Senior Editor for Congressional Quarterly to Speak on Middle East Policy Oct. 8 at UNC Wilmington
Tuesday, September 29, 2009
Jonathan Broder, senior editor for defense and foreign policy at Congressional Quarterly Weekly, will speak at 7 p.m., Thursday, Oct. 8 in Burney Center Ballroom B on the campus of the University of North Carolina Wilmington. The lecture is free and open to the public.Titled “The Hurt Locker: U.S. Policy in the Middle East,” Broder’s talk is sponsored by the Department of Public and International Affairs as part of its annual “Poli Sci Days” for students. He will discuss the history of U.S. initiatives with the Middle East since the end of WWII and the challenges the Obama Administration faces in Iran, Afghanistan-Pakistan and the Israeli-Arab conflict.
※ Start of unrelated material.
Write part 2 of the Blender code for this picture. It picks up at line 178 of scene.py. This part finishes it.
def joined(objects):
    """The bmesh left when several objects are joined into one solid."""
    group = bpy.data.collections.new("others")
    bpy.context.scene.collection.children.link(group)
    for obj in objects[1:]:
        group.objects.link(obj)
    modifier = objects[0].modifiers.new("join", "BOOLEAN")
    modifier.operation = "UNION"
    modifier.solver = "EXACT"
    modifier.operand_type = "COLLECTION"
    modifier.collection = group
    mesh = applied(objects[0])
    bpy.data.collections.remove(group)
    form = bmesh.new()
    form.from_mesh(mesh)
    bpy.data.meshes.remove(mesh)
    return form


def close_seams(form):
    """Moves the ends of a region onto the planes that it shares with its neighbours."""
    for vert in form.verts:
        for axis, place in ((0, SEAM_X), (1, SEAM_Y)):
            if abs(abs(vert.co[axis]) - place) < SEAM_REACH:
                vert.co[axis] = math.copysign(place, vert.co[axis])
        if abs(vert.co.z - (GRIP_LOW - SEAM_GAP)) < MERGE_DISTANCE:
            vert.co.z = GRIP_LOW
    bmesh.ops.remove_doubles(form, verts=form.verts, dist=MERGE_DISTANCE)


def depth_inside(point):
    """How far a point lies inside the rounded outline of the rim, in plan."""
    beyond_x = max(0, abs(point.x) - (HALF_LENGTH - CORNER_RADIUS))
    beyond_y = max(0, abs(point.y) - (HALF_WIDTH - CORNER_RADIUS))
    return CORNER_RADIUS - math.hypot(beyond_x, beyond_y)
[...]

Broder joined CQ in 2002 and reported from Iraq on the U.S. occupation. He has worked as a foreign correspondent in the Middle East, South Asia and the Far East for the Associated Press, NBC News and the Chicago Tribune. Based in Jerusalem and Beirut, he covered the 1973 Middle East war, the 1974 Turkish invasion of Cyprus, the 1975 Lebanese civil war and its aftermath, the 1979 Iranian revolution, the 1980-1988 Iraq-Iran war, the 1981 imposition of martial law in Poland, the 1982 Israeli invasion of Lebanon, and the Palestinian intifada in the West Bank and Gaza Strip. Returning to the U.S. in 1990, Broder worked in Washington as a reporter, editor and lecturer, covering foreign affairs, defense and national security for the San Francisco Examiner, National Public Radio, Salon and MSNBC.com.
He has won a number of awards, including the Society of Professional Journalists’ Peter Lisagor award for his coverage of Afghanistan.
Media contact:
Dana Fischetti, media relations manager, 910.962.7259 or fischettid@uncw.edu
Note to media: In addition to his public lecture, Broder will participate in an interview at 2 p.m. Friday, Oct. 9 with UNCW faculty member Remonda Kleinberg. Media are welcome to attend this event, which is in the Leutze Hall TV studio on the first floor of the building.